Un coup de coeur de Anthony G.
D'abord, il y a l'illusion dont s'enorgueillissent les politiciens avides de pouvoir mais dont le pouvoir se limite à des sujets secondaires ou dont les décisions sont orientées par la force du vent, l'avis des experts, les préconisations techniciennes ou l'opinion publique. Ainsi la marge de manœuvre politique est faible, les grands choix hors de portée. Ainsi les gouvernements deviennent administration et se transforment en bureaucratie au service de l'appareil étatique.
Dans ce contexte, changer de représentants politiques tous les cinq ans dans l'espoir d'un quelconque renouveau apparaît d'autant plus illusoire. Les citoyens ayant tendance à tout attendre du politique s'en remettent volontiers à ceux qui savent et ceux qui dirigent.
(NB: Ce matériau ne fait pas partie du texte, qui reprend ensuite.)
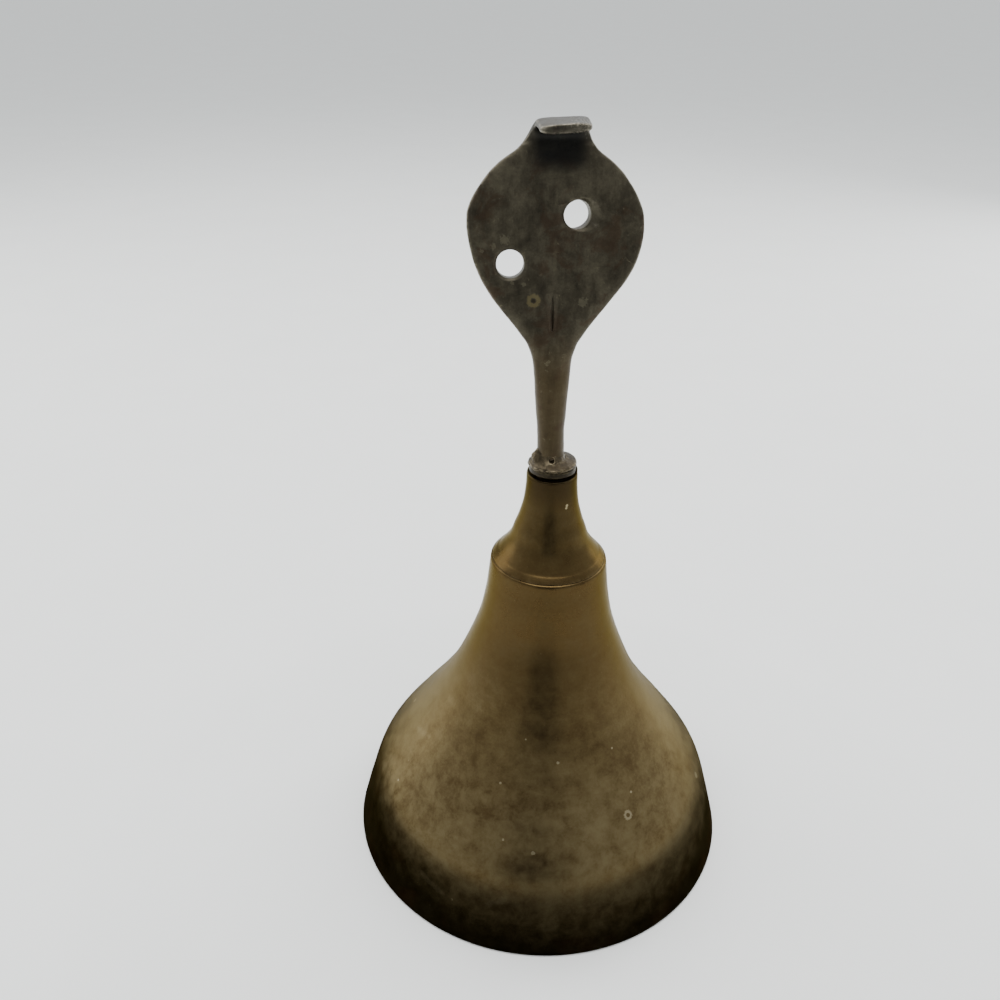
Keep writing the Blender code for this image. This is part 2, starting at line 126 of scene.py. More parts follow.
class Sheet:
    """A node tree being written: node() adds one node and returns the output asked for."""

    def __init__(self, tree):
        self.tree = tree

    def node(self, kind, settings=None, inputs=None, output=0):
        made = self.tree.nodes.new(kind)
        for name, value in (settings or {}).items():
            if name == "stops":
                ramp = made.color_ramp
                while len(ramp.elements) < len(value):
                    ramp.elements.new(0.5)
                for element, (position, color) in zip(ramp.elements, value):
                    element.position = position
                    element.color = (*color, 1.0)
            else:
                setattr(made, name, value)
        for name, value in (inputs or {}).items():
            socket = self.socket(made.inputs, name)
            if isinstance(value, Signal):
                self.tree.links.new(value.socket, socket)
            else:
                socket.default_value = value
        return Signal(self, self.socket(made.outputs, output))

    def math(self, operation, *values):
        return self.node("ShaderNodeMath", {"operation": operation}, dict(enumerate(values)))

    def split(self, vector):
        """A vector's x, y and z."""
        parts = self.node("ShaderNodeSeparateXYZ", inputs={0: vector}).socket.node.outputs
        return [Signal(self, part) for part in parts]

    @staticmethod
    def socket(sockets, name):
        if isinstance(name, int):
            return sockets[name]
        return next(socket for socket in sockets if name in (socket.identifier, socket.name))


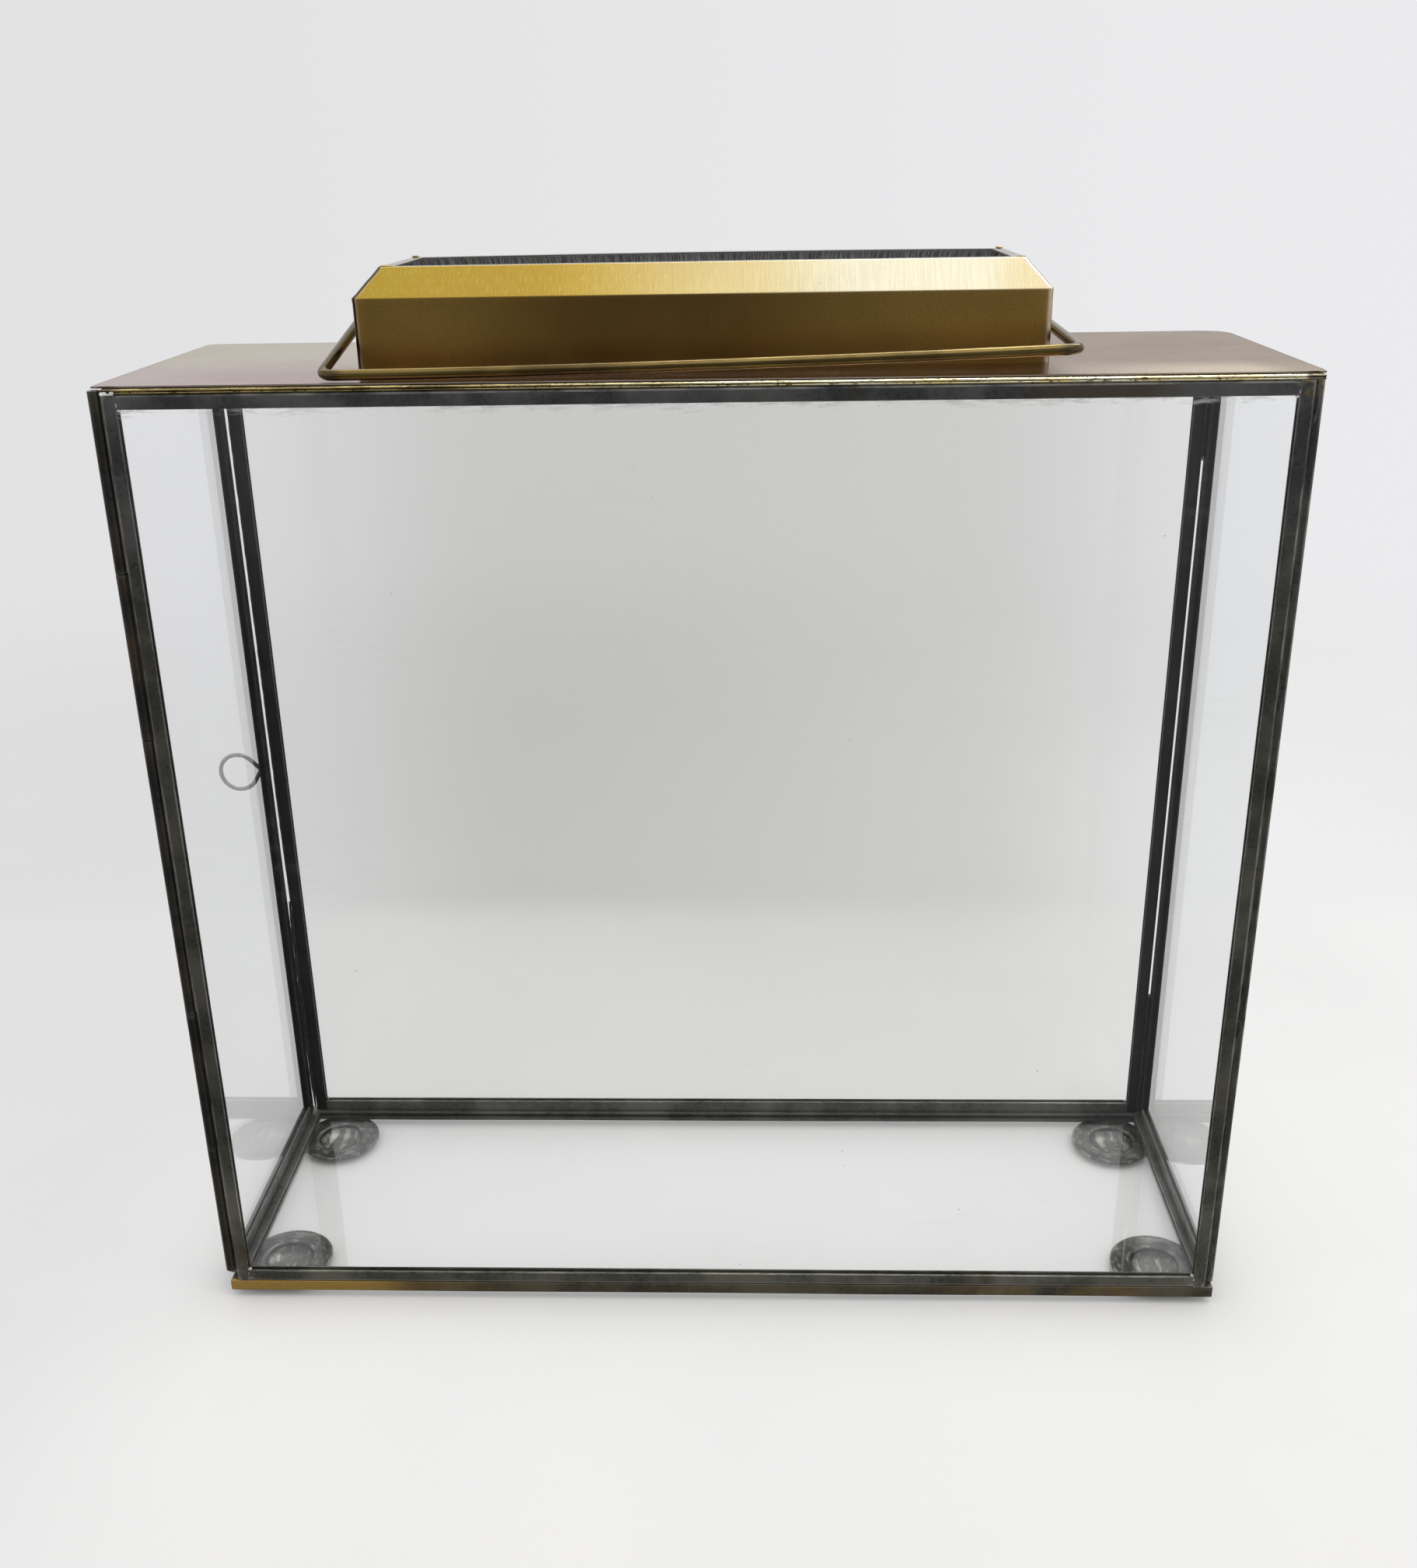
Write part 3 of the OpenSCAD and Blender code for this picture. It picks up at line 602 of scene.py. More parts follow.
def came_strip(node, body, slot, mat, opening, sign, across, seed):
    """A folded strip in the node's own box, slightly wavy, with broken ends."""
    lo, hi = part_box(node)
    along = 3 - opening - across
    width, thick, length = hi[opening] - lo[opening], hi[across] - lo[across], hi[along] - lo[along]
    mid = (lo[across] + hi[across]) / 2
    back = lo[opening] if sign > 0 else hi[opening]
    profile = came_profile(width, thick, LIT_R if node in LIT_STRIPS else CREASE_R)
    lip = BASE_LIP if slot == "base_came" else 0.0
    cuts = max(6, int(length / STATION))
    stations = [0.0, END_EASE] + [length * k / cuts for k in range(1, cuts)] + [length - END_EASE, length]
    rings, edge, uvs = [], [], []
    for s in stations:
        end = END_ROUND if s in (0.0, length) else 0.0
        worn_end = 0.55 if min(s, length - s) < WORN_END else 0.0
        ring = []
        perimeter = 0.0
        for j, (a, b, wear) in enumerate(profile):
            p = Vector((0, 0, 0))
            p[along] = lo[along] + s
            skin = abs(b) > GLASS_HALF * 1.05
            dent = DENT * (1 + wander((s, b * 30, a * 4), 0.034, seed)) if skin else 0.0
            sway = SWAY * (1 + wander((s, b * 90, 0), 0.05, seed + 5)) if a > width * 0.8 and skin else 0.0
            p[opening] = back + sign * (min(max(a - sway, end), width - end))
            reach = abs(b) - dent - (end if skin else 0.0)
            p[across] = mid + math.copysign(max(reach, 0.0), b)
            if lip and b < -GLASS_HALF * 1.05:
                p[across] -= lip * (1 + 0.22 * wander((s, 0, 0), 0.07, seed + 2))
            ring.append(p)
            edge.append(min(1.0, wear + worn_end))
            before = profile[j - 1]
            perimeter += math.hypot(a - before[0], b - before[1]) if j else 0.0
            uvs.append((s * UV_PER_M, perimeter * UV_PER_M))
        rings.append(ring)
    verts, faces = loft(rings)
    make_piece("strip_" + node, verts, faces, mat, body, slot, [node], edge, uvs, 35)


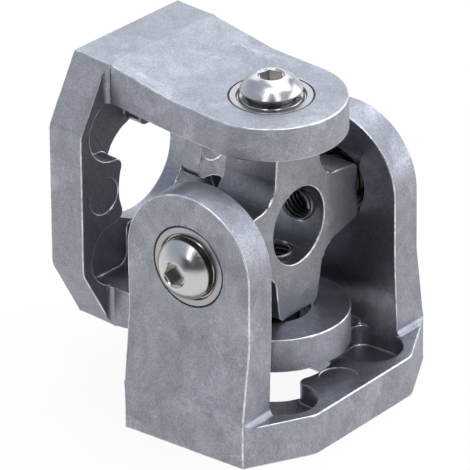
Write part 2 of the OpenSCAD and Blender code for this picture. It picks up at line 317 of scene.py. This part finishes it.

Ils troquent leurs responsabilités contre le pouvoir de ceux qui ne peuvent pas grand chose.
En résulte un dialogue d'impuissants que la technique transforme en spectacle.
Face à ce constat qui fait de la démocratie un mythe, Jacques Ellul n'appelle ni au désespoir ni au renoncement politique. Il invite, au contraire, à faire sécession en se tenant à distance de l'actualité politique pour mieux se recentrer sur ce qui compte vraiment. Plutôt qu'observer inlassablement ce que peut l'État, il s'agit de se demander ce que nous pouvons nous-mêmes, à petite échelle. Par ses observations, le philosophe souhaite « amener le citoyen dépouillé de ses illusions à une attitude vraiment démocratique, conscient de l'importance de changer de style de vie plutôt que de s'engager dans un mouvement partisan ».
Du reste, L’illusion politique est de la trempe des livres dont on pourrait surligner la moitié des pages. Un ouvrage qui est comme une démonstration implacable qui invite inévitablement à la réflexion. Un incontournable d'une intelligence rare !
« Tout penser en termes de politique, tout recouvrir par ce mot (…), tout remettre entre les mains de l’État, faire appel à lui en toute circonstance, déférer les problèmes de l’individu à la collectivité, croire que la politique est au niveau de chacun, que chacun y est apte : voilà la politisation de l’homme moderne. Elle a donc principalement un aspect mythologique. Elle s’exprime dans des croyances et prend par conséquent aisément une allure passionnelle. »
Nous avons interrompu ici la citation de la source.